How do you feel about being caught on camera? Or talking to camera? Do you revel in the spotlight or want to go and hide?
I think many of us fall into the latter category. I know I certainly do. But when you read that 80% of audiences would rather watch a live video from a brand than read a blog…well, it brings you up a bit short.
Especially if you make your living as a writer.
Now, you could dismiss this, as it was research done in the US by Livestream. And it was focused on live video, which is their business. But, no smoke without fire as they say. And Cisco says that by 2022, 82% of all internet traffic will be video content.
But even as a writer, I am excited about the added dimension video might bring to things, and for one very clear reason.
People buy from people
Proving that we are living, breathing humans is a step in the journey of a potential customer from being completely unaware of you, through knowing you, to liking you, and then trusting you.
If you think about it, it’s hard to connect with people with no profile pictures on any of the social channels. I think it’s rarer to see the old egg avatar on Twitter these days, but that made you think about people. But I guess as bots and drivers of fake news have grown more sophisticated then maybe it’s harder than ever to spot.
Now, we know you can fake videos, but if you show up consistently, and regularly, then it’s got an air of authenticity. I follow one guy on Instagram who appears to do each morning’s video while he’s still in bed, with the quilt pulled up to his chin. It obviously works for him. I’m never going down that road.
But I’m pretty sure he’s a real human being, doing what he says he does.
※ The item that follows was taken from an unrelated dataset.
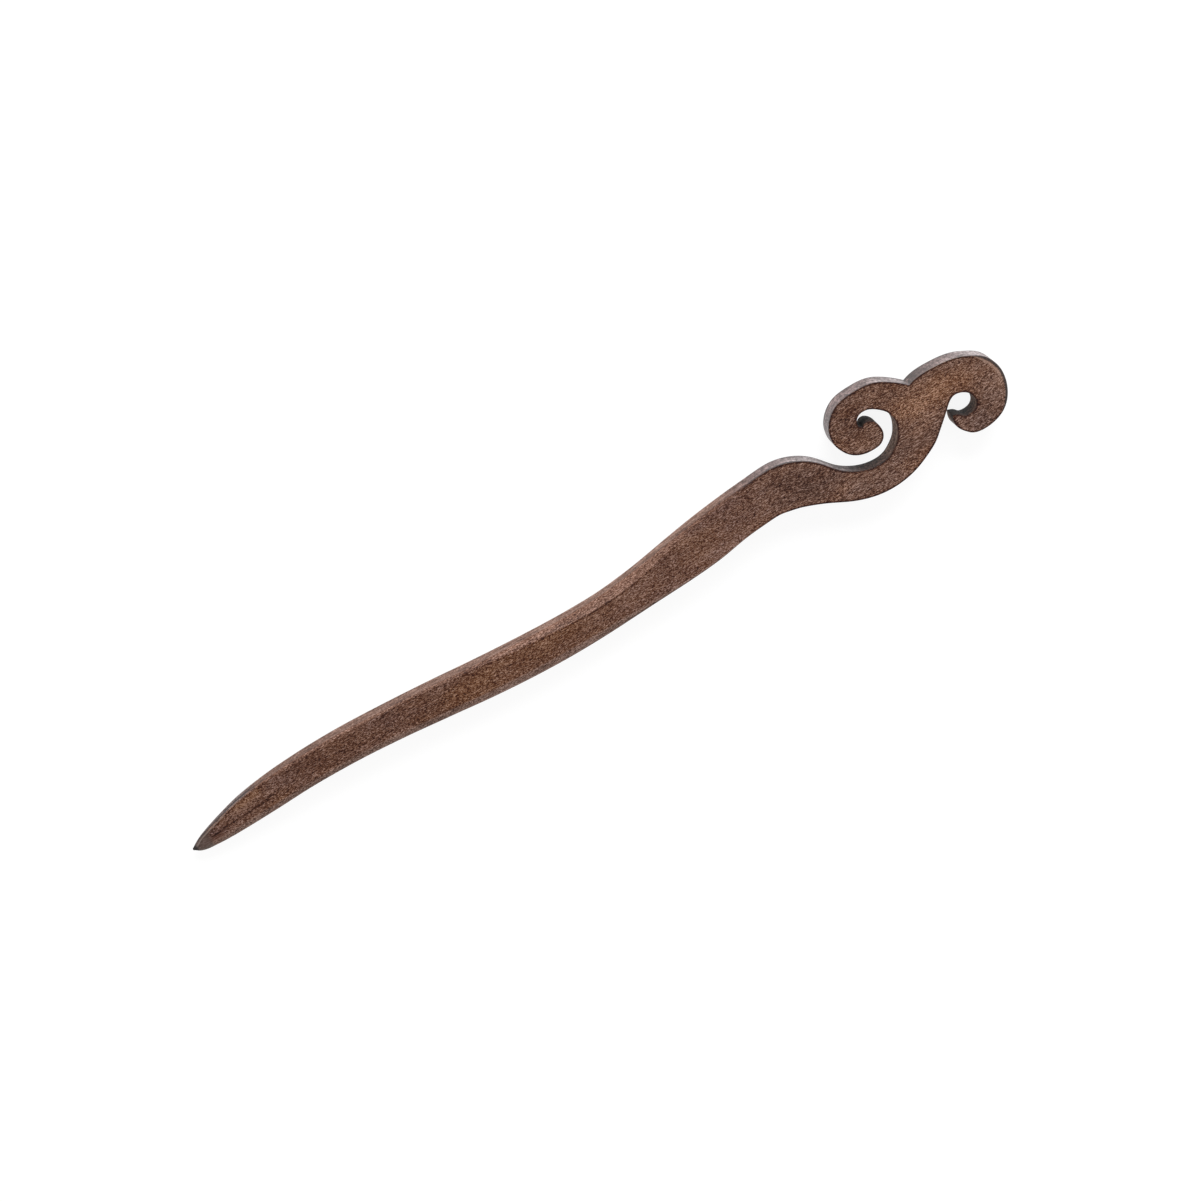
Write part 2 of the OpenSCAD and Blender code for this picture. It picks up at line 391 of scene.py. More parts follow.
def openness(i):
    """Share of the ground in front of outline point i that is free of wood within REACH, from 0 to 1."""
    here = ring_xy[i] - inward_xy[i] * 0.02
    a, b = ring_xy - here, np.roll(ring_xy, -1, axis=0) - here
    out = math.atan2(-inward_xy[i][1], -inward_xy[i][0])
    total = weight = 0.0
    for k in range(-6, 7):
        angle = out + k * math.radians(13)
        ux, uy = math.cos(angle), math.sin(angle)
        side_a, side_b = a[:, 1] * ux - a[:, 0] * uy, b[:, 1] * ux - b[:, 0] * uy
        cut = (side_a > 0) != (side_b > 0)
        t = side_a[cut] / (side_a[cut] - side_b[cut])
        p, q = a[cut] @ (ux, uy), b[cut] @ (ux, uy)
        ahead = p + (q - p) * t
        ahead = ahead[ahead > 0.05]
        free = min(REACH, ahead.min()) if len(ahead) else REACH
        w = math.cos(k * math.radians(13))
        total += w * free / REACH
        weight += w
    return total / weight


REACH = 14.0
ring_xy = np.array([(e.x, e.y) for e in edges])
inward_xy = np.array([tuple(n) for n in inwards])
open_share = [1.0 if edges[i].x < 20 else openness(i) for i in range(COUNT)]
along = [0.0]
for i in range(1, COUNT):
    along.append(along[-1] + math.hypot(*(ring_xy[i] - ring_xy[i - 1])))



def facing_light_share(i):
    """How much lighter a side is painted for the way it faces the light, from 0 to 1: most where it looks up and
    right, some to the left.
    """
    angle = math.degrees(math.atan2(-inward_xy[i][1], -inward_xy[i][0]))
    a = (angle - 52 + 180) % 360 - 180
    b = (angle - 165 + 180) % 360 - 180
    return math.exp(-((a / 24) ** 2)) + 0.8 * math.exp(-((b / 34) ** 2))


def leftward(i):
    """How much a side looks to the left, from 0 to 1."""
    angle = math.degrees(math.atan2(-inward_xy[i][1], -inward_xy[i][0])) % 360
    return smooth(80, 160, angle) * (1 - smooth(230, 290, angle))


painted_facing_light = [facing_light_share(i) for i in range(COUNT)]
to_left = [leftward(i) for i in range(COUNT)]
columns = [column(i) for i in range(COUNT)]
verts = []
# what the material reads at each point: how much of a wall or rounding it is, whether it is on the front edge's
# rounding, how shut in it is (for painted shade), how far along the outline, how far in from the face's rim,
# how much lighter a side is painted for facing the light, how much it looks to the left (for a painted lit copy of
# shut-in sides), and whether it is nearer the shank's upper edge
LAYERS = (
    "side_share",
    "edge_share",
    "recess",
    "along",
    "from_rim",
    "facing_light_share",
    "leftward",
    "upper",
)
values = {name: [] for name in LAYERS}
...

So, what should you consider doing on the video content front?
Go simple and real
I had breakfast at the fabulous Town Mill Bakery at the weekend. Stood waiting for my sourdough to toast, I was fascinated watching Bethany the baker icing the most spectacular 3 layer sponge cake.
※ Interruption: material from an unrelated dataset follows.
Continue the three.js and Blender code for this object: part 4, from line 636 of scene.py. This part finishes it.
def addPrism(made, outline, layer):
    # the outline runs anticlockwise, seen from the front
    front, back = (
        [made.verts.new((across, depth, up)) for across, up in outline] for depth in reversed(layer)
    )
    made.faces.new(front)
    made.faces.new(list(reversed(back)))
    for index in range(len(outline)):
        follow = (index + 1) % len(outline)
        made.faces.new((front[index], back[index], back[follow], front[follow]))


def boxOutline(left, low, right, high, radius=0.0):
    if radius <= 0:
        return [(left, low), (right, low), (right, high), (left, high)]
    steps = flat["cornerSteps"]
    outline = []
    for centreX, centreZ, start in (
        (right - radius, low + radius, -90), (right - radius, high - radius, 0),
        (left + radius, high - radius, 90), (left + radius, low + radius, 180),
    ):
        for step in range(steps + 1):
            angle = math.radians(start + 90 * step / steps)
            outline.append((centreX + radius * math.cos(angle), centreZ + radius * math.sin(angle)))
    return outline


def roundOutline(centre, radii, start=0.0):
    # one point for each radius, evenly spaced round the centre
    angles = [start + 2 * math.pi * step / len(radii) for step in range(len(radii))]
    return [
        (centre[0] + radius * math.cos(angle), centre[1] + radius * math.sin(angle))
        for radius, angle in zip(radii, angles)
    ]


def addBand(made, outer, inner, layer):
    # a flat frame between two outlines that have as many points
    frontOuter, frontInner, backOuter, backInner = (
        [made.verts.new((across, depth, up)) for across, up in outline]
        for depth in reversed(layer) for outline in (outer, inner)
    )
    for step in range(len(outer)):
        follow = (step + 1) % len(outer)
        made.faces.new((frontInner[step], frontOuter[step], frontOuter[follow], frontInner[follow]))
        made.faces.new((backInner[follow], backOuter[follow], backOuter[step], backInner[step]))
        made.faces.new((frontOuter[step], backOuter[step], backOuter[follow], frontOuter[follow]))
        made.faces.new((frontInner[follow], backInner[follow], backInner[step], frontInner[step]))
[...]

I know from their posts that she doesn’t like being on camera, but that was a really simple, beautiful, slightly hypnotic bit of short video just asking to be made. Of course, there’s lots of competition, but you’re looking to make content for your group of people, not everybody.
A one-off isn’t going to have much impact, but maybe every time there’s a new kind of cake, or a new bread, then they could create something simple, quick and real. Not overly staged, not massively edited, just the story of what goes on every day to make that place the delicious place it is to stop in any time of the day.
Spontaneous and fascinating beats edited and perfectly crafted in my view. Use it on Twitter, on your Instagram and Facebook Stories, places where people are just looking to dip in and out.
Go behind the scenes
We all love being a bit nosy. Curiosity is just the polite word for it. So, in the cake icing example above, instead of just the hypnotic cakes going round on an icing turntable and getting covered in butter cream, then you show more of the skill.
Or the time-lapse version of the bread making process. Now, that I would find hypnotic.
It’s still about working with what you’ve got. Your smart phone gives you a powerful video camera, and editing apps are easily available, cheap (if not free) and simple. No need for scripts, production or lots of people. Just give it a go.
Meet the team
Linking both behind the scenes and people buying from people, meeting your team gives people the real inside edge. Don’t give them scripts, don’t make them corporate, just let them tell it as it is.
They could tell the story of why they work with you, or what it is that makes them tick. They could talk about what they get up to outside of work.
Basically, think of the worst corporate video you’ve ever seen, and do the opposite.
Make it accessible
Other than for your very off the cuff, quick videos, then it’s worth looking at captioning your video. Firstly, it makes it accessible to everyone, and that has got to be a good thing. Give people what they need.
Secondly, not everyone watches videos with the sound on. So, they like to watch AND read. Give them what they want. It also helps watch time, which is a key metric for any videos that you produce.
Thirdly. Google. They always turn up with everything we do. Adding captions and transcripts allows Google to crawl the content. Closed-captioned videos rank higher in search results than those without, so definitely worth the effort.
Turn it into a blog post
And so we come full circle. People are still reading; they’re just not only reading. There are services that can turn the audio into the written word. Make the post, promote the post. Repeat.
What do your people want to see from you?
As with all your content, you need to make stuff that people will want to see from you. Will it entertain them? Will it tell them something that helps them, that solves a problem? It doesn’t matter what you make, as long as it’s what people who like what you do would want to hear it from you.
What are you waiting for?
I can only share my own experience. I have put this off for ages, and there’s always a reason to put things off that scare you. But in the end, I just had to dive in. So far, I’ve made two videos. One I appeared in, one had my somewhat extensive gin collection in it.
They both got reasonable engagement, in line with a good performing blog post. The video was just me talking, being frank about what an idiot I felt about getting caught out by the changes at MailChimp. I was talking as one small business owner to another, and hopefully one human to another.
Production values were low, but hopefully, message value was higher. And if I stick to my guns, then I’ll have done another one before this post goes live. I’d love your thoughts and comments if you’ve seen either of them.
So, if I can do them, so can you. So, what are you waiting for? Get the cameras rolling.